The modern state of Iraq corresponds to an area that was
called Mesopotamia in ancient times, a Greek word meaning ‘the land between two
rivers’, the Tigris and the Euphrates.
In its time, Mesopotamia included all of present-day Iraq, along with
small pieces of modern-day Syria, Turkey and Iran. At the time of Christ, a buffer-state called
Osrhoene lay within Mesopotamia occupying an area of north-west Iraq near its
border with Syria (Rassam, 9). This
small state would become very important to the spread and development of
Christianity in the Middle East. An
ancient legend tells the story of the king of Osrhoene, who heard of Jesus
while He was alive and wrote a letter to Him asking Him to come and live in
Osrhoene because he had heard that Jesus was being persecuted by the Jews. In the myth, Jesus replied, telling the king
that He could not come but that He would send him the apostle Addai. Addai arrived in Osrhoene soon after Jesus’
death and healed the king who suffered from an incurable illness. At that point, the king converted to
Christianity and his people followed him.
Church tradition tells that the message of
Jesus was brought to Mesopotamia by the Apostle Thomas, Addai and his students
Aggai and Mari. Thomas and Addai were of
the Twelve Apostles and the students were of the Seventy who traveled with
Jesus. A book entitled “the Acts of
Thomas” was written at the beginning of the third century in the city of Edessa
and describes what he calls the transfer from darkness to light or from sin to
a life with Christ. The transfer begins
with “repentence which is based upon fasting, prayer, keeping vigil,
suppressing physical and personal pleasure and living the life of a stranger
and total detachment from this visible world” (AbouZayd, 387). The Apostle Thomas lived a celibate and
austere life. He ate only once per day, usually
just a piece of bread and salt with some water.

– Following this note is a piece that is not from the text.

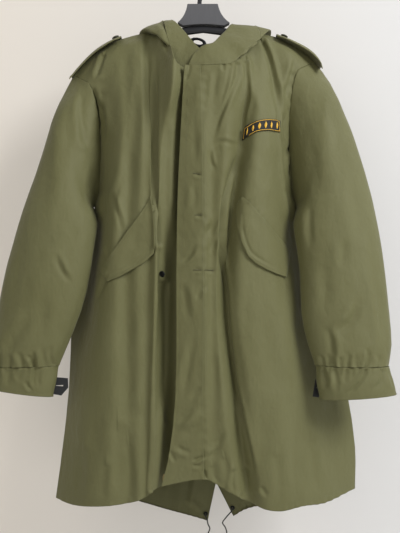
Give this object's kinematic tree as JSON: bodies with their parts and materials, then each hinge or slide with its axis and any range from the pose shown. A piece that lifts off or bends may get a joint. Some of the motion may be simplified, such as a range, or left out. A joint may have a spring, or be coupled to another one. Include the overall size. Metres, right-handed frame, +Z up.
{
  "type": "fishtail parka on a coat hanger",
  "caption": "Olive fishtail parka hanging open on a plastic hanger, with a fallen hood, storm flap, slanted pocket flaps, shoulder loops and a split tail.",
  "frame": {"origin": "inner top of the hanger's hook, where a rail carries it", "axes": "+Z up; +X to the right of someone facing the front of the coat, which is the wearer's left; -Y out of the front"},
  "size_m": [0.819, 0.264, 1.3142],
  "materials": {
    "shell_cloth": "matte closely woven cotton and nylon with a faint sheen",
    "dark_cloth": "matte woven tape",
    "patch_twill": "embroidered twill with a yellow edge",
    "zip_tape": "matte woven tape",
    "cord": "braided cord",
    "button_plastic": "moulded, slightly glossy",
    "zip_metal": "aged",
    "dark_metal": "blackened",
    "hanger_black": "satin moulded",
    "hanger_grey": "satin moulded"
  },
  "bodies": {
    "root": {"front_right": "shell_cloth", "front_left": "shell_cloth", "back_right": "shell_cloth", "back_left": "shell_cloth", "sleeve_front_right": "shell_cloth", "sleeve_back_right": "shell_cloth", "sleeve_front_left": "shell_cloth", "sleeve_back_left": "shell_cloth", "cuff_right": "shell_cloth", "cuff_left": "shell_cloth", "cuff_tab_right": "dark_cloth", "cuff_tab_left": "dark_cloth", "hood_right": "shell_cloth", "hood_left": "shell_cloth", "hood_band": "shell_cloth", "storm_flap": "shell_cloth", "pocket_flap_right": "shell_cloth", "pocket_flap_left": "shell_cloth", "shoulder_loop_right": "shell_cloth", "shoulder_loop_left": "shell_cloth", "shoulder_button_right": "button_plastic", "shoulder_button_left": "button_plastic", "chest_patch": "patch_twill", "zip_tape_right": "zip_tape", "zip_tape_left": "zip_tape", "zip_box": "zip_metal", "snap_stud": "dark_metal", "hem_eyelet_right": "dark_metal", "hem_eyelet_left": "dark_metal", "hem_cord_right": "cord", "hem_cord_left": "cord", "hem_knot_right": "cord", "hem_knot_left": "cord", "hang_loop": "dark_cloth", "hanger_arms": "hanger_black", "hanger_head": "hanger_grey", "hanger_hook": "hanger_black"}
  },
  "joints": []
}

He was one of the first in a long line of monks who built the strong
tradition of Christian asceticism in the region. It is most likely that Christianity reached Osrhoene
and the lands of Mesopotamia largely through Jewish converts who lived in
Mesopotamia and travelled to Palestine for pilgrimage or trade and learned the
Christian message which they carried back to their families and used to build
some of the earliest Christian communities (Rassam, 26).
Osrhoene became the first kingdom to adopt
Christianity as its official religion (Rassam, 11). The population of Osrhoene’s capital, Edessa,
spoke Syriac, a dialect of the Aramaic language. The term Aramaic is derived from Aram, the
fifth son of Shem, the firstborn of Noah.
By the time of Jesus, Aramaic had become a very important language in
the Middle East. The Aramaic language is
a Semitic language closely related to Hebrew.
Aramaic was the language of Semitic peoples throughout the Near
East. It was the language of the
Assyrians, Chaldeans, Hebrews, and Syrians.
A large part of the Hebrew and Arabic languages is borrowed from
Aramaic, including the alphabet. Since
the alphabet was simpler than the cuneiform script, it was used dominantly
among the people who lived in the land of Mesopotamia, whether they were
Persian, Assyrian or Hebrew. The Aramaic
culture and language became dominant in the Middle East and prevailed until the
coming of Islam fifteen hundred years later when Arabic began to replace Aramaic.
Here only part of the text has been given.